近日中に、ベルガモのドニゼッティ音楽祭や、
英国のロングボロー・フェスティバルがストリーミング配信をするということで、
今秋は記事にする話題が見つからずにいたのですが、以下のコンクールを聴いていたら、
なんと最初に歌ったDashuai Chen という中国人テノールの声の素晴らしさに衝撃を受けました。
Queen Sonja International Music Competition – Semifinals
34:50~
デュパルクの歌曲が本当に素晴らい分、
最後に歌う愛の妙薬のアリアが、イタリア語の発音の癖の多さに萎えてしまう部分があって残念ではあったのですが、声はリリカルな輝きと柔軟さに加えて芯の強さを併せ持っており、
スウェーデンの伝説的テノール歌手、ユッシ・ビョルリング(Jussi Björling)を思わせる声をしています。
因みに、このコンクールの他の出場者には、それなりに上手い人が他にもいるにはいますので、
興味のある方は聴いてみてください。
ただ、この人がズバ抜けて上手いことは確かです。
どうもジュリアード音楽院で学んでいたようで、フランス物が得意みたいですね。
マスネ マノン Ah! fuyez, douce image
フレミングのマスタークラスの映像ですが、フレミングより明らかに上手いです(笑)
内容も発音とかディナーミクとかで、それなりの知識があれば誰でも指摘できるようなことしか指導できてない感じがします。
Jussi Björling
ビョルリングの声と比較してみましても、
録音状況が全然違うというのがどうしてもありますが、高音の入りの音のインパクトは強いのに、力みが感じられないところや、響いているポイントはとても似ているように聴こえます。
中国人の優れたテノールと言えば、過去にも紹介したYijie Shiという人がいますが、
彼も若い時はイタリア語の発音に癖がかなりあって、特に”c”が”k”のように硬くなってしまうのは耳につきました。
Dashuai Chenの場合はどこにイタリア物を歌う時の課題があるでしょうか?
ドニゼッティ ランメルモールのルチア Tombe degli avi miei… Fra poco a me ricovero
私が直ぐに分かる問題は3点
<1点目>
「l」と「r」の歌い訳が不十分
どの「r」をどれ位巻くべきかという部分が詰められていないので、
バランスが悪く聴こえる
<2点目>
「n」の処理が下手
出だしの
「Tombe degli avi miei l’ultimo abanzo」の「abanzo」がまず発音できていない。

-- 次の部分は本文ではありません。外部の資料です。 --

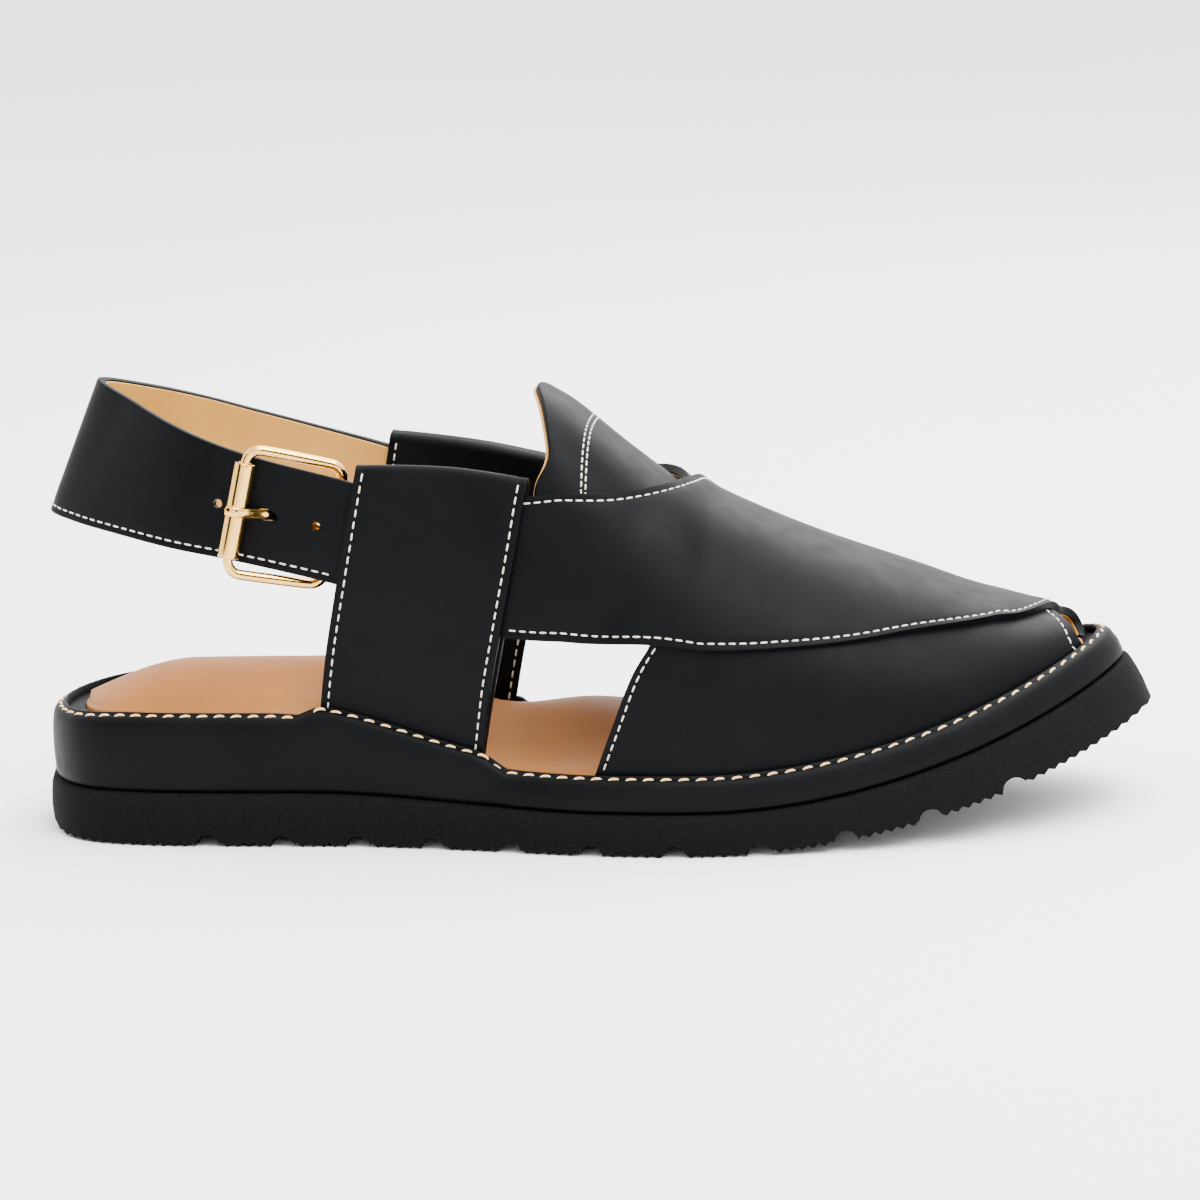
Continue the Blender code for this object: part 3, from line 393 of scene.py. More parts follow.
def dress(piece: bpy.types.Object, look: bpy.types.Material, slot: Slot, *nodes: str) -> bpy.types.Object:
    """Gives a piece its finish and ties it to the shoe.

    Args:
        piece: the piece, at the origin.
        look: its material.
        slot: the part's material slot that it belongs to; not used.
        nodes: CAD nodes that it stands for.

    Returns:
        The piece.
    """
    piece.data.materials.clear()
    piece.data.materials.append(look)
    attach(piece, "root")
    if nodes:
        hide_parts(*nodes)
    LOG.info("%s: %d faces", piece.name, len(piece.data.polygons))
    return piece


def piece_from(name: str, points: Sequence, faces: Sequence) -> bpy.types.Object:
    """Object from points and faces, with faces pointing out and smooth shading.

    Args:
        name: its name.
        points: places of its vertices.
        faces: rows of vertex numbers.

    Returns:
        The object, active and selected alone.
    """
    deselect()
    mesh = bpy.data.meshes.new(name)
    mesh.from_pydata([tuple(p) for p in points], [], [tuple(f) for f in faces])
    made = bpy.data.objects.new(name, mesh)
    bpy.context.scene.collection.objects.link(made)
    made.select_set(True)
    bpy.context.view_layer.objects.active = made
    bpy.ops.object.mode_set(mode="EDIT")
    bpy.ops.mesh.select_all(action="SELECT")
    bpy.ops.mesh.remove_doubles(threshold=0.001 * MM)
    bpy.ops.mesh.normals_make_consistent(inside=False)
    bpy.ops.object.mode_set(mode="OBJECT")
    bpy.ops.object.shade_smooth()
    return made


def finish_edges(piece: bpy.types.Object, width: float, angle: float, levels: int) -> None:
    """Rounds a piece's edges with a bevel, then smooths it with a subdivision.

    Args:
        piece: the piece.
        width: width of the bevel, 0 for none.
        angle: edges sharper than this are rounded, in degrees.
        levels: subdivision levels.
    """
    deselect()
    piece.select_set(True)
    bpy.context.view_layer.objects.active = piece
    if width:
        bevel = piece.modifiers.new("Rounded edge", "BEVEL")
        bevel.width = width
        bevel.segments = 2
        bevel.limit_method = "ANGLE"
        bevel.angle_limit = math.radians(angle)
        bpy.ops.object.modifier_apply(modifier=bevel.name)
    if levels:
        smoother = piece.modifiers.new("Smooth", "SUBSURF")
        smoother.levels = levels
        smoother.render_levels = levels
        bpy.ops.object.modifier_apply(modifier=smoother.name)
    bpy.ops.object.shade_smooth()


# Sole


class OutlineRow(NamedTuple):
    """Sole's half widths at a share of its length."""

    along: float
    lateral: float
    medial: float


class RimRow(NamedTuple):
    """Place on the wrapped rim's section."""

    inset: float
    drop: float


class CrownRow(NamedTuple):
    """Padding of the footbed, and where it rises and ebbs, in shares of the sole's length."""

    rise: float
    rises_from: float
    full_from: float
    ebbs_from: float
    ends: float
    skew: float
    fullness: float


OUTLINE = [
    OutlineRow(0.000, 0.00, 0.00),
    OutlineRow(0.012, 0.31, 0.31),
    OutlineRow(0.045, 0.545, 0.535),
    OutlineRow(0.105, 0.66, 0.64),
    OutlineRow(0.190, 0.70, 0.67),
    OutlineRow(0.300, 0.73, 0.65),
    OutlineRow(0.400, 0.83, 0.67),
    OutlineRow(0.500, 0.955, 0.77),
    OutlineRow(0.590, 1.00, 0.91),
    OutlineRow(0.680, 0.96, 0.99),
    OutlineRow(0.765, 0.86, 1.00),
    OutlineRow(0.845, 0.70, 0.94),
    OutlineRow(0.910, 0.48, 0.84),
    OutlineRow(0.960, 0.22, 0.70),
    OutlineRow(0.990, -0.03, 0.47),
    OutlineRow(1.000, -0.21, 0.21),
]
CROWN = [
    CrownRow(8.9 * MM, 0.000, 0.135, 0.262, 0.428, 1.0, 0.7),
    CrownRow(6.5 * MM, 0.220, 0.360, 0.461, 0.633, 1.9, 1.2),
    CrownRow(3.5 * MM, 0.380, 0.500, 0.560, 0.750, 2.2, 1.2),
    CrownRow(1.2 * MM, 0.428, 0.560, 0.859, 0.992, 1.0, 1.0),
]
RIM = [
    RimRow(0.05 * MM, 3.4 * MM),
    RimRow(0.35 * MM, 1.9 * MM),
    RimRow(1.0 * MM, 0.85 * MM),
    RimRow(1.7 * MM, 0.35 * MM),
    RimRow(2.3 * MM, 0.25 * MM),
    RimRow(2.8 * MM, 0.0 * MM),
    RimRow(3.3 * MM, -0.5 * MM),
    RimRow(3.8 * MM, -0.4 * MM),
    RimRow(4.2 * MM, 0.3 * MM),
]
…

特に顕著なのは2:20の「tu ridi e sulti accanto」という歌詞
これは問題点の3点目とも共通する単語ですが「accanto」が言えていません。
<3点目>
促音になる言葉のリズムやアクセントのバランスが悪い
上記にも書いた通り「accanto」の「ca」を強くし過ぎてしまって「n」も引っ込んでいるので、
言葉のリズムを出すのに大事な促音が綺麗に出ません。
こういう部分がちょっとずつ積み重なって、アリアはまだ良いのですが、レチタティーヴォがレチタティーヴォに聴こえない状況になってしまっています。
これはイタリア人の歌手と比較すれば明確です。
Giuseppe Filianoti
私自身も苦労したので良くわかりますが、
高低・強弱アクセントの言語を日常的に使っていると、
どうしてもアクセントを強く発音しようとしてしまう癖が付いてしまうので、
そこを長短アクセントの言語に合わせて、強くではなく長く母音を歌うということを心掛けないとレチタティーヴォは特に不自然になってしまう。
今後彼がこういった課題を攻略することができれば、世界的にもトップクラスのテノールとして活躍する可能性は十分あるのではないかと思います。
それくらい、持っている声はズバ抜けた才能を感じる歌手ではないかと思うので、今後の動向には注目したいと思います。